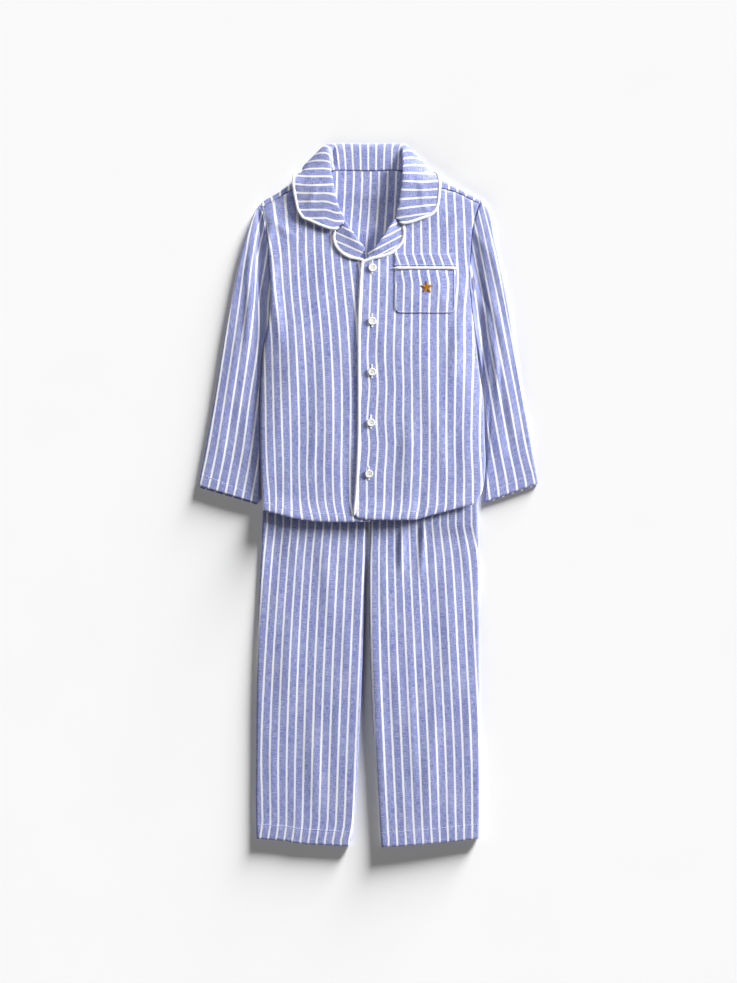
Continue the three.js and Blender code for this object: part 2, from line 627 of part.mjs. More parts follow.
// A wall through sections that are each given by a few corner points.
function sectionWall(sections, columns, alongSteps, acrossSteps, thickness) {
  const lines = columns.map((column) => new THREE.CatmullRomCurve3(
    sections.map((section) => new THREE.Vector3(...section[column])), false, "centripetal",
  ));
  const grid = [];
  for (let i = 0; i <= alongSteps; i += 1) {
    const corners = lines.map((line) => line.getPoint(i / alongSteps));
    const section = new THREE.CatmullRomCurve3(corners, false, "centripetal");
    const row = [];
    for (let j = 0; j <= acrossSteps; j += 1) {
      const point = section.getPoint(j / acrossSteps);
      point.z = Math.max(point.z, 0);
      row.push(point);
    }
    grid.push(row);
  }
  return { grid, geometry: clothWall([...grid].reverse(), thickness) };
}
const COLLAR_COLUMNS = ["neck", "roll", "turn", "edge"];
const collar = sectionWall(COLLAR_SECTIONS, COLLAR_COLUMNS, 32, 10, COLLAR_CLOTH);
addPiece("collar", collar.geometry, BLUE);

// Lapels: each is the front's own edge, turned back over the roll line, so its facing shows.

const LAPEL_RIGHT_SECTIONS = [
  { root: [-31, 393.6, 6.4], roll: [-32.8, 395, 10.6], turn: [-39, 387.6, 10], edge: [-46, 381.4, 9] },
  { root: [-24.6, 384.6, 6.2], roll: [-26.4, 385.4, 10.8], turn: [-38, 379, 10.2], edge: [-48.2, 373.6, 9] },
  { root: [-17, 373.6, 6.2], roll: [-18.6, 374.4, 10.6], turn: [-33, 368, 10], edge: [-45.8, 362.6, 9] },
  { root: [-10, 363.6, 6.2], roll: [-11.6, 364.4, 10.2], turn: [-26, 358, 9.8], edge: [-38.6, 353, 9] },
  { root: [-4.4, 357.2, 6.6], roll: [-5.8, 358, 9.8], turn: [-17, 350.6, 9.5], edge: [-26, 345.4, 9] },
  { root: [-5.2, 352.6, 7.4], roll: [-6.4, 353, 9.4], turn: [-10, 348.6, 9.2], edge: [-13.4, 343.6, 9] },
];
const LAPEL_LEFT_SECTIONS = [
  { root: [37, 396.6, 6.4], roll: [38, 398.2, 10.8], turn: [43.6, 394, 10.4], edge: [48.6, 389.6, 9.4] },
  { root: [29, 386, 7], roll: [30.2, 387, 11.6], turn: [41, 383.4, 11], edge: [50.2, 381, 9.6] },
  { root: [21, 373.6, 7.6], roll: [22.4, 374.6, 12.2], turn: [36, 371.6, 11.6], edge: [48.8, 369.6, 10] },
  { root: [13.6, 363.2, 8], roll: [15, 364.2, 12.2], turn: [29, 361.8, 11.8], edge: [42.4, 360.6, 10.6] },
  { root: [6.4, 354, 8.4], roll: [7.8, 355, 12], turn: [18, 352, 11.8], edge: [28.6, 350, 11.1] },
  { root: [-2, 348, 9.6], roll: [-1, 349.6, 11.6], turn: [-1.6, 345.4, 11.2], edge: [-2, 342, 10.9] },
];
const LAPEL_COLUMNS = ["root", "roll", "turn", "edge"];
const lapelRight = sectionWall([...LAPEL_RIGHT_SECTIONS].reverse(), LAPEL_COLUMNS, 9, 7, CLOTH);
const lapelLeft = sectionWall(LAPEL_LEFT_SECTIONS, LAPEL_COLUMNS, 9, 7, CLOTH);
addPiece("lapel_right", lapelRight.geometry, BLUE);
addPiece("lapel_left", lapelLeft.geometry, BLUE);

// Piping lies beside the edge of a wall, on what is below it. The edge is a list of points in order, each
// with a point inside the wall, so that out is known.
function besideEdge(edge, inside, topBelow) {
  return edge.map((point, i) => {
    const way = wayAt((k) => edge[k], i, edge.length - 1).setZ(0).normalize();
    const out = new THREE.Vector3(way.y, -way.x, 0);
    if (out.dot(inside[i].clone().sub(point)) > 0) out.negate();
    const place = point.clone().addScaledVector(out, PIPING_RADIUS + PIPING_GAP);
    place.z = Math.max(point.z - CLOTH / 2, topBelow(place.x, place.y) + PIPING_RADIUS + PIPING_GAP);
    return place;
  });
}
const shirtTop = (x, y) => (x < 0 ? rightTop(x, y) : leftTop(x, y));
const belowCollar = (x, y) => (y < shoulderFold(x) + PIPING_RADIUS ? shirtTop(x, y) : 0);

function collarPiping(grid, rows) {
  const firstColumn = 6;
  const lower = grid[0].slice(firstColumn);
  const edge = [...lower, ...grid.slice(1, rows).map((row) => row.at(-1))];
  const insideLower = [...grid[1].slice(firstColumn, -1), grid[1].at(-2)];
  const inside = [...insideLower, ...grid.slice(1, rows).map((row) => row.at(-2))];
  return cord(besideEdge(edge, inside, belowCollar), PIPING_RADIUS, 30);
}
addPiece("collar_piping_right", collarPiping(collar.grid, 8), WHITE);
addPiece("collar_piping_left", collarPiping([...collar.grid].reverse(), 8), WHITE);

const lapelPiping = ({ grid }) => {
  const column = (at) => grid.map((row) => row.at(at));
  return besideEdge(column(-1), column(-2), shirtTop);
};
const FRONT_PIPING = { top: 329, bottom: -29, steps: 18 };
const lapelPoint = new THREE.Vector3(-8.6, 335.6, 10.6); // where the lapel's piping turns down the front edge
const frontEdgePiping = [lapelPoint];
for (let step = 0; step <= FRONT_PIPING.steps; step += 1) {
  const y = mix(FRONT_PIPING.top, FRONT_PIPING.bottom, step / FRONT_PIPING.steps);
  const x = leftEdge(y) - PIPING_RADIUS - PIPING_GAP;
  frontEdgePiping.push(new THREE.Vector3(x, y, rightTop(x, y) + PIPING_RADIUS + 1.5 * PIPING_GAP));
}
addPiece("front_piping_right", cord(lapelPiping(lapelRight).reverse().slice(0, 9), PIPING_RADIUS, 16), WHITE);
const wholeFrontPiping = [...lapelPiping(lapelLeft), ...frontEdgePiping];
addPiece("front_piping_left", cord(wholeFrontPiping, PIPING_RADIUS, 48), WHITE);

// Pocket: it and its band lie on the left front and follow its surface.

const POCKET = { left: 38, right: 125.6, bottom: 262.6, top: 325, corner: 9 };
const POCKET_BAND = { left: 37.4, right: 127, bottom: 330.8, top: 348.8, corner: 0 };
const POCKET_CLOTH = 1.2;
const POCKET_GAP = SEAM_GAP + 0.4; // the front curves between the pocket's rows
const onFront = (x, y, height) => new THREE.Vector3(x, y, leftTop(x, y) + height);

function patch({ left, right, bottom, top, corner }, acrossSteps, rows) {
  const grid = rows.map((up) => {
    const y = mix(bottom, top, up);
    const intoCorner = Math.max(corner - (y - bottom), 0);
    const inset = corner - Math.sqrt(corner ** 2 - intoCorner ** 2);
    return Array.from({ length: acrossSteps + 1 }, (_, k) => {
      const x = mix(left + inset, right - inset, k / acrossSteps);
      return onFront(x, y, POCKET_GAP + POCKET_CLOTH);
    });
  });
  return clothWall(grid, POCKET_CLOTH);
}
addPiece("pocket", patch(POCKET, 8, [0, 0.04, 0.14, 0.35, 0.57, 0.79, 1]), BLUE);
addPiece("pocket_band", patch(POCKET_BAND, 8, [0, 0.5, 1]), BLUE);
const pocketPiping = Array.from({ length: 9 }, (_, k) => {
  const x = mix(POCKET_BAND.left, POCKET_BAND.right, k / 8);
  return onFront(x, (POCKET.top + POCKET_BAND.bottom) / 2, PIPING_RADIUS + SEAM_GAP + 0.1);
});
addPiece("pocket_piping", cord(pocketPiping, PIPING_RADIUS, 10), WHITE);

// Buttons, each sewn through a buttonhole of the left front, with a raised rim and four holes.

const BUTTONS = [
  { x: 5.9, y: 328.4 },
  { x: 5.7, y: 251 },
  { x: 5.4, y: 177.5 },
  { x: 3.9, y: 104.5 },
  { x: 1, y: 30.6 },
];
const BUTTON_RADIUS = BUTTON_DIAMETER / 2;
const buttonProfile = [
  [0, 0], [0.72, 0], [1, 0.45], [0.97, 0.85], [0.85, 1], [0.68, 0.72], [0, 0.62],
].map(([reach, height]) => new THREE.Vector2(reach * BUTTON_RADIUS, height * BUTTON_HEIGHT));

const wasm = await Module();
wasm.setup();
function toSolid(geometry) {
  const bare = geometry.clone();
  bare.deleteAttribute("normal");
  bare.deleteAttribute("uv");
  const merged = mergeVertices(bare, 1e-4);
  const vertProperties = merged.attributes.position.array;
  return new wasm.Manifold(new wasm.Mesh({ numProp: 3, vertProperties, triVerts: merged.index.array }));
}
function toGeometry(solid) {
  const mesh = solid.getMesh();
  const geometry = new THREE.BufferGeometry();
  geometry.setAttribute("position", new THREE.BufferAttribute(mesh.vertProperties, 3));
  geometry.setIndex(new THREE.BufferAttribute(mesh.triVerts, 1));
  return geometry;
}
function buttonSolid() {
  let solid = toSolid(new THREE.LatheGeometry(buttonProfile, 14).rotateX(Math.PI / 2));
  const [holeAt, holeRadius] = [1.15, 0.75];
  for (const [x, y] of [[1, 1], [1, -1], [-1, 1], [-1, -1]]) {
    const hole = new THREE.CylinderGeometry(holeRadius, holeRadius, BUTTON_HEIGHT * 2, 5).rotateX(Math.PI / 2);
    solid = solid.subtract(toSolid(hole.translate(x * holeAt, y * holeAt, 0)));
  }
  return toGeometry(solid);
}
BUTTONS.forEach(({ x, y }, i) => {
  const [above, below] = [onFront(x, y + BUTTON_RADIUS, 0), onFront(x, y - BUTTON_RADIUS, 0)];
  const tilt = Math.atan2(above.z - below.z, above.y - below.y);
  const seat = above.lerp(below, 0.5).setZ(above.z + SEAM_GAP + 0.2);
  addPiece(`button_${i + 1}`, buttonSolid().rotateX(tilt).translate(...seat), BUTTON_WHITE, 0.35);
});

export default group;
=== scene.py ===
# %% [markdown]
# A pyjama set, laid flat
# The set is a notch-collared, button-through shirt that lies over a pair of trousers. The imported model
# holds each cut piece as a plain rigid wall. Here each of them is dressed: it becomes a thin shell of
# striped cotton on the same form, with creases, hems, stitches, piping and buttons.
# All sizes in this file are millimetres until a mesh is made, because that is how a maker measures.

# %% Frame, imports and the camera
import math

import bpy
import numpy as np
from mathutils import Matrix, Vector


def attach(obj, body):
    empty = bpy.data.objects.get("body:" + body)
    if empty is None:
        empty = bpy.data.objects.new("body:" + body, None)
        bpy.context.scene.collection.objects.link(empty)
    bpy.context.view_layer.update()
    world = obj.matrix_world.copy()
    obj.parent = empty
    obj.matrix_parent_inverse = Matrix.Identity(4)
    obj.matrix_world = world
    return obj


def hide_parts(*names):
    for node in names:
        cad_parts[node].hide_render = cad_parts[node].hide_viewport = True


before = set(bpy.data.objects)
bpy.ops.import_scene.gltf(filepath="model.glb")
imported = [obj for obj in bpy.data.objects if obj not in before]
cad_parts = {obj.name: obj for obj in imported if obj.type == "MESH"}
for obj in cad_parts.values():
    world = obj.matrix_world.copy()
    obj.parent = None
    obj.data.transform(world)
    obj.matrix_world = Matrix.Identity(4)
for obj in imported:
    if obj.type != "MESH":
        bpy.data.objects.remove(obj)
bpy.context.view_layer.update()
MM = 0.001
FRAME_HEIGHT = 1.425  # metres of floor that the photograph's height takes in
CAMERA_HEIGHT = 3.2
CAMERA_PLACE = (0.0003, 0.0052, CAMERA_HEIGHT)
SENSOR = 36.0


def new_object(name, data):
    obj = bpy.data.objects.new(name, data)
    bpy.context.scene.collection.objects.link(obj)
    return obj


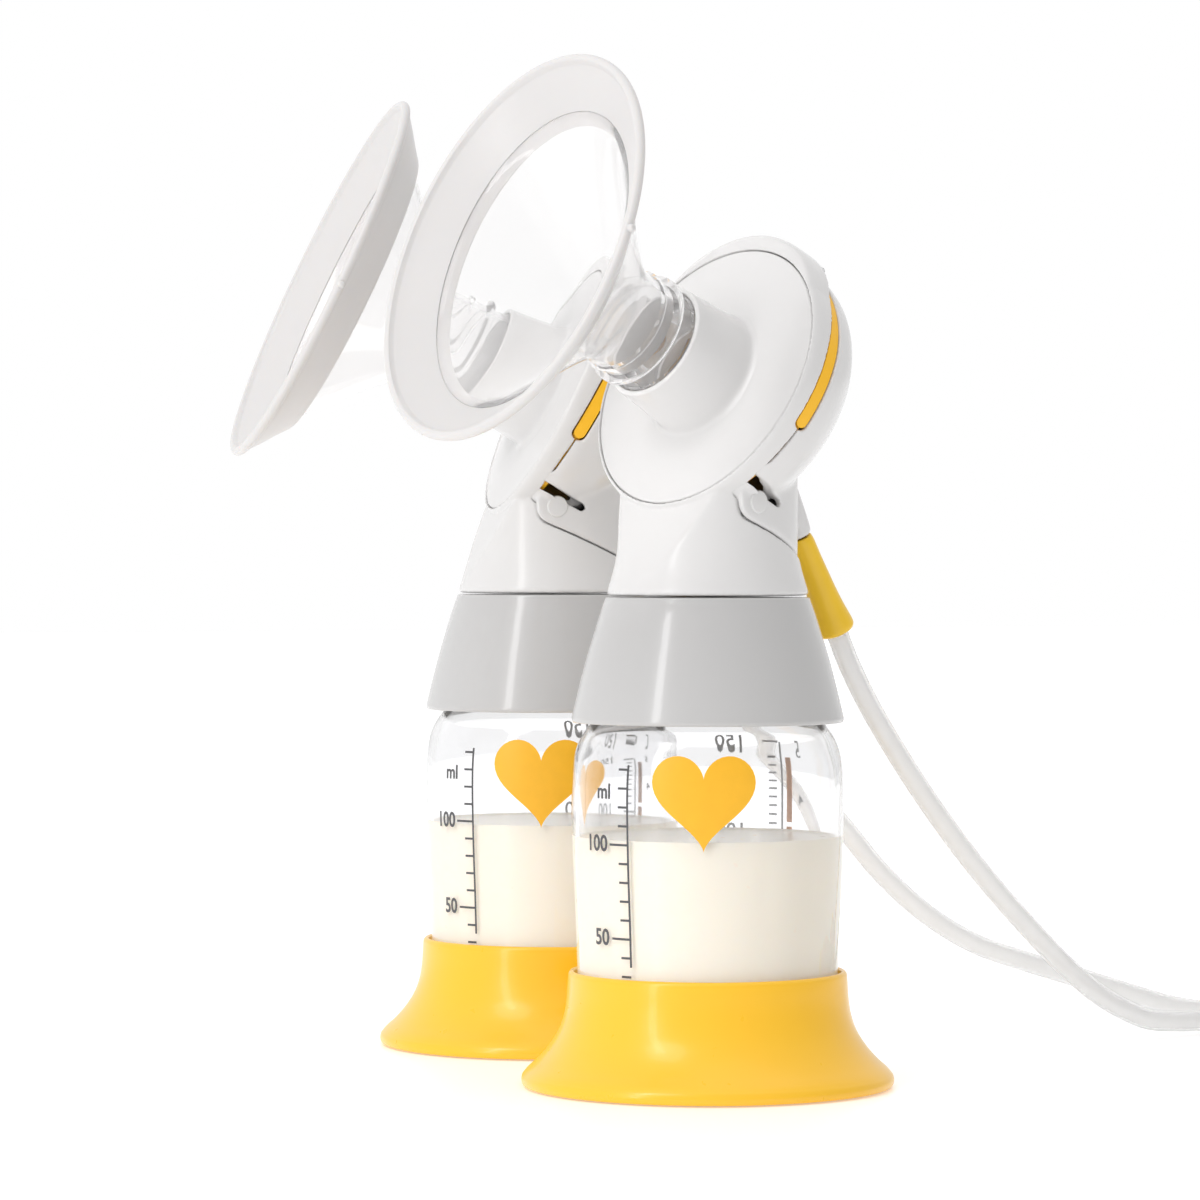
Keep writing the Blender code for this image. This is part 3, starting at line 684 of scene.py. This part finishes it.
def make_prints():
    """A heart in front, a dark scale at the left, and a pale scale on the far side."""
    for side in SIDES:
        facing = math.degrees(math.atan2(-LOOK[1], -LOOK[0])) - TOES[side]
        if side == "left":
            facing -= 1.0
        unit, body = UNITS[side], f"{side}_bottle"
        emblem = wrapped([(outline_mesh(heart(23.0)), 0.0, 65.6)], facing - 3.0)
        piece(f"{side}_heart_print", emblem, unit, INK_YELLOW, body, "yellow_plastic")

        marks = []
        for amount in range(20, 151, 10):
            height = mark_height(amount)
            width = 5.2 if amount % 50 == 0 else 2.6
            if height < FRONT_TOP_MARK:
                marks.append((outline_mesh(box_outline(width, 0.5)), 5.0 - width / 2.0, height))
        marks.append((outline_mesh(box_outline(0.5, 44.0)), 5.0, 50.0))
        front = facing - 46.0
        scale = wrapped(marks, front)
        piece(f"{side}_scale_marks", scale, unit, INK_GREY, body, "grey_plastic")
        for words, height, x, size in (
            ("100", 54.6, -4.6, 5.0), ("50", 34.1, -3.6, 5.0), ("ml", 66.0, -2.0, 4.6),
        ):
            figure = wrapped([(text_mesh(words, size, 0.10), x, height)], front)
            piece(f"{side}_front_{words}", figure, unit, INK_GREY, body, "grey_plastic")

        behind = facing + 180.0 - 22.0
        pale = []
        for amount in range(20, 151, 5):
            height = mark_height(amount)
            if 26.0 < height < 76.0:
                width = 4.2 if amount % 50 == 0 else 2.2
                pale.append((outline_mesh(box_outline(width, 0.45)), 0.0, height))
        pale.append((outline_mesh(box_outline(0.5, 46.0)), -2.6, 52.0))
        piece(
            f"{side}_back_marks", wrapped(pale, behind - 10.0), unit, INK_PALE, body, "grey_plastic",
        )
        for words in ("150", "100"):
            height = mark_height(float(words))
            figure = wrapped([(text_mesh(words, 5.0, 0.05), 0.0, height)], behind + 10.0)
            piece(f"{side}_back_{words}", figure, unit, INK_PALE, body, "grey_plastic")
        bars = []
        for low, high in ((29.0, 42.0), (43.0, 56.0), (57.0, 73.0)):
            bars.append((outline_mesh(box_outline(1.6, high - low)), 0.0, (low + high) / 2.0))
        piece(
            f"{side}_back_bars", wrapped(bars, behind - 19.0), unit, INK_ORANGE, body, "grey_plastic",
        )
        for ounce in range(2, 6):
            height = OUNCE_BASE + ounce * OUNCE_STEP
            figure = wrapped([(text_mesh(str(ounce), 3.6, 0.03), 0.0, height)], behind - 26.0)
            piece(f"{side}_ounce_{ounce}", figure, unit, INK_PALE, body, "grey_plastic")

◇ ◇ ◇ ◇

:: To do ::
Everything from the line containing "return toGeometry(solid);" down to the line containing "before = set(bpy.data.objects)" should be retyped exactly, both lines included, and nothing more.

:: Response ::
  return toGeometry(solid);
}
BUTTONS.forEach(({ x, y }, i) => {
  const [above, below] = [onFront(x, y + BUTTON_RADIUS, 0), onFront(x, y - BUTTON_RADIUS, 0)];
  const tilt = Math.atan2(above.z - below.z, above.y - below.y);
  const seat = above.lerp(below, 0.5).setZ(above.z + SEAM_GAP + 0.2);
  addPiece(`button_${i + 1}`, buttonSolid().rotateX(tilt).translate(...seat), BUTTON_WHITE, 0.35);
});

export default group;
=== scene.py ===
# %% [markdown]
# A pyjama set, laid flat
# The set is a notch-collared, button-through shirt that lies over a pair of trousers. The imported model
# holds each cut piece as a plain rigid wall. Here each of them is dressed: it becomes a thin shell of
# striped cotton on the same form, with creases, hems, stitches, piping and buttons.
# All sizes in this file are millimetres until a mesh is made, because that is how a maker measures.

# %% Frame, imports and the camera
import math

import bpy
import numpy as np
from mathutils import Matrix, Vector


def attach(obj, body):
    empty = bpy.data.objects.get("body:" + body)
    if empty is None:
        empty = bpy.data.objects.new("body:" + body, None)
        bpy.context.scene.collection.objects.link(empty)
    bpy.context.view_layer.update()
    world = obj.matrix_world.copy()
    obj.parent = empty
    obj.matrix_parent_inverse = Matrix.Identity(4)
    obj.matrix_world = world
    return obj


def hide_parts(*names):
    for node in names:
        cad_parts[node].hide_render = cad_parts[node].hide_viewport = True


before = set(bpy.data.objects)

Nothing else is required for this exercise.